Publication date for pensions White Paper may now be end of February 2018
In our last Update we reported that the Government had announced plans to publish a White Paper later this year on the regulatory regime for defined benefit pension schemes. However a DWP speaker at the PLSA conference has since given the publication date as end of February 2018.
IFRIC 14: IASB considers change to more principles-based approach
In our March 2017 Update we reported on the International Accounting Standards Board's (IASB's) proposed changes to IFRIC 14, the accounting standard which addresses the circumstances in which a pension scheme surplus can be recognised in a company's accounts. At its meeting on 20 September, the IASB decided to perform further work to assess whether it can establish a more principles-based approach for assessing the availability of a refund of surplus rather than adopting the changes as originally proposed.

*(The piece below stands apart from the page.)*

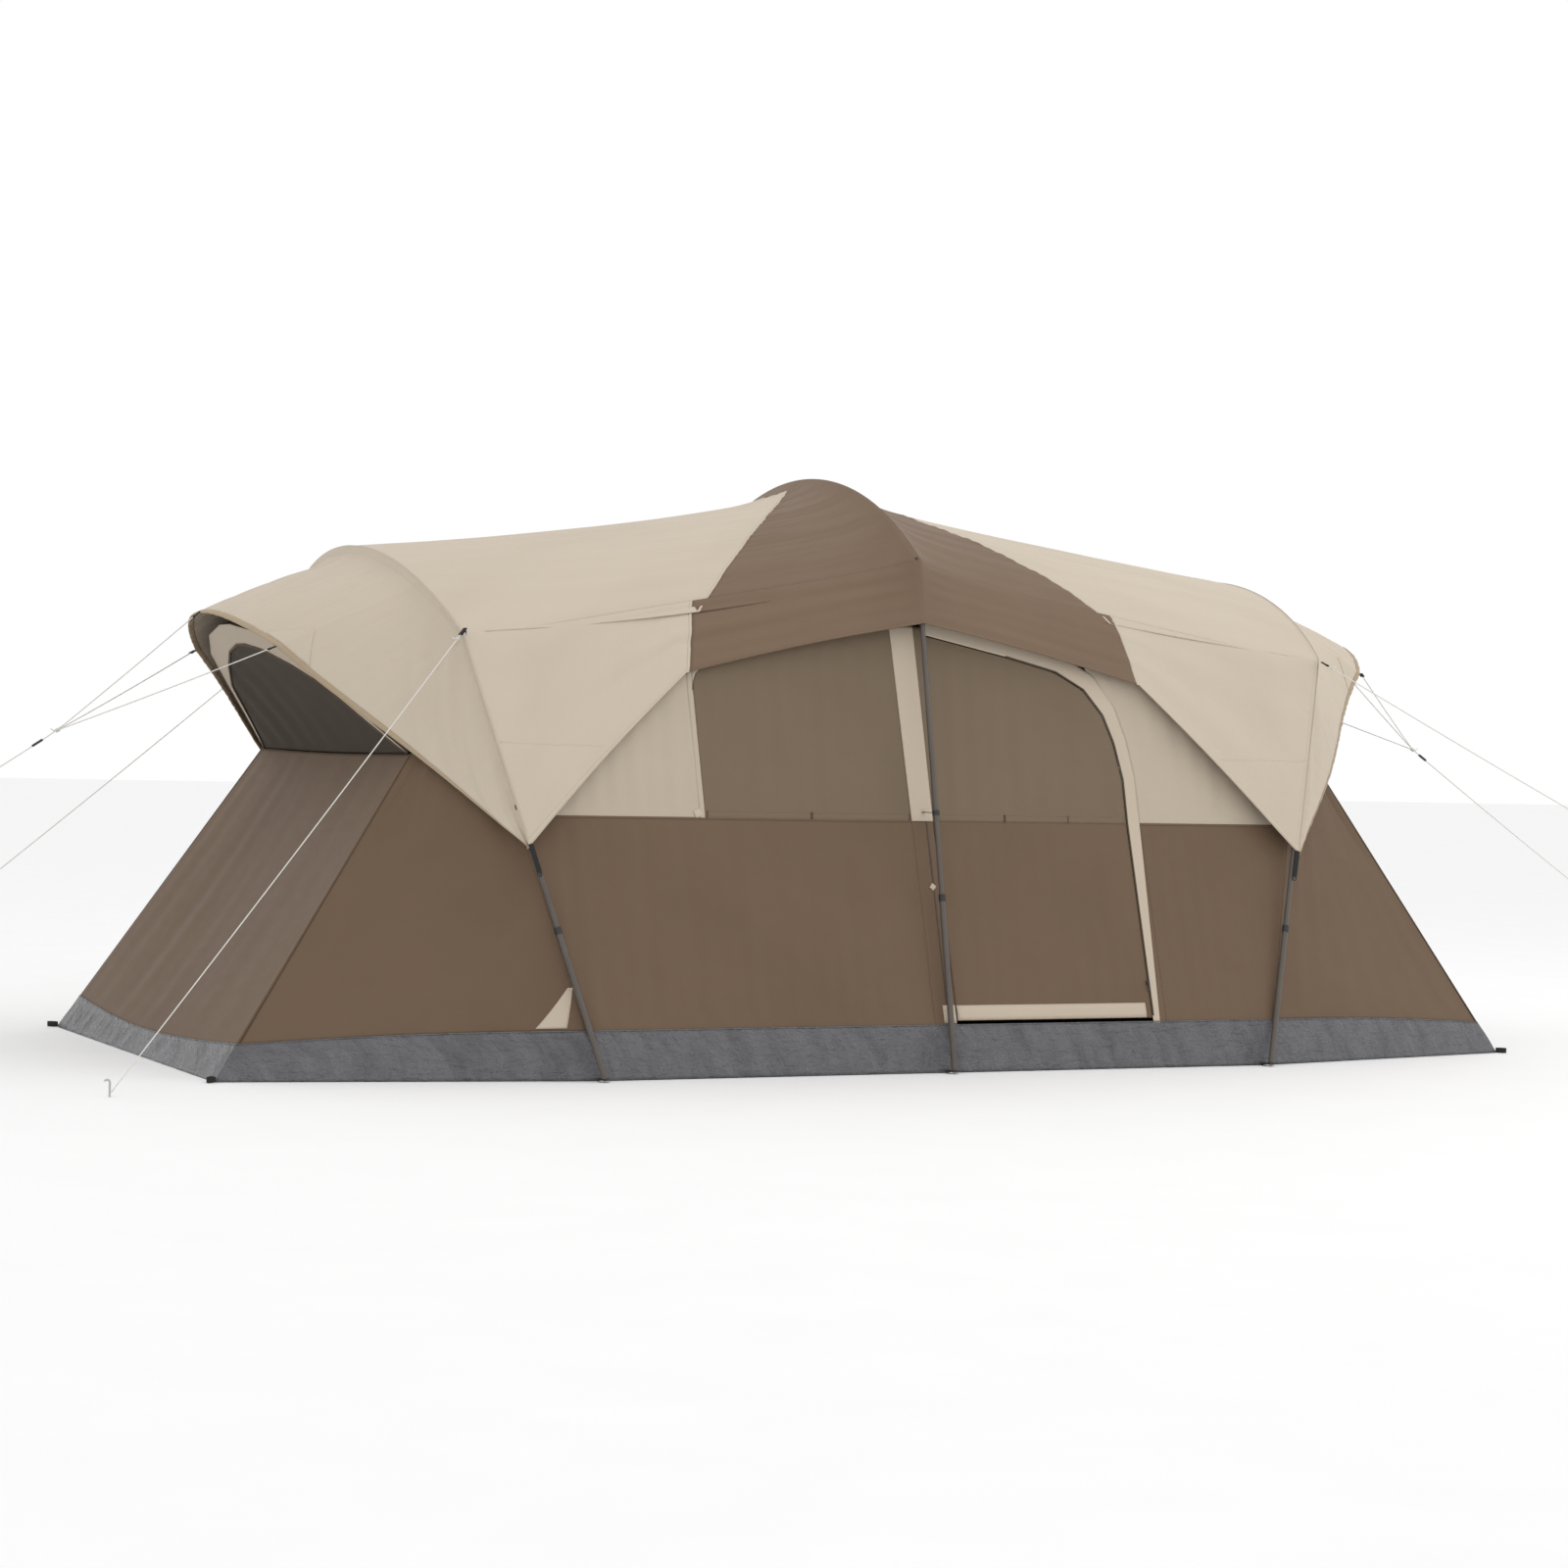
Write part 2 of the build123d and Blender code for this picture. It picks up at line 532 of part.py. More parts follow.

FCA policy statement on standardising disclosure of transaction costs
On 20 September 2017 the FCA published its policy statement PS17/20 which sets out rules requiring asset managers to disclose transaction costs to trustees of DC pension schemes in a standardised way. The duty placed on asset managers is intended to ensure trustees can comply with their duty to report on transaction costs as far as they are able. The rules come into force on 3 January 2018.
Guidance for personalised risk warnings for members with GARs
On 13 November 2017, the DWP published guidance for pension scheme trustees concerning new obligations due to come into force on 6 April 2018 that will require personalised risk warnings to be issued to members who are considering giving up the benefit of guaranteed annuity rates (GARs).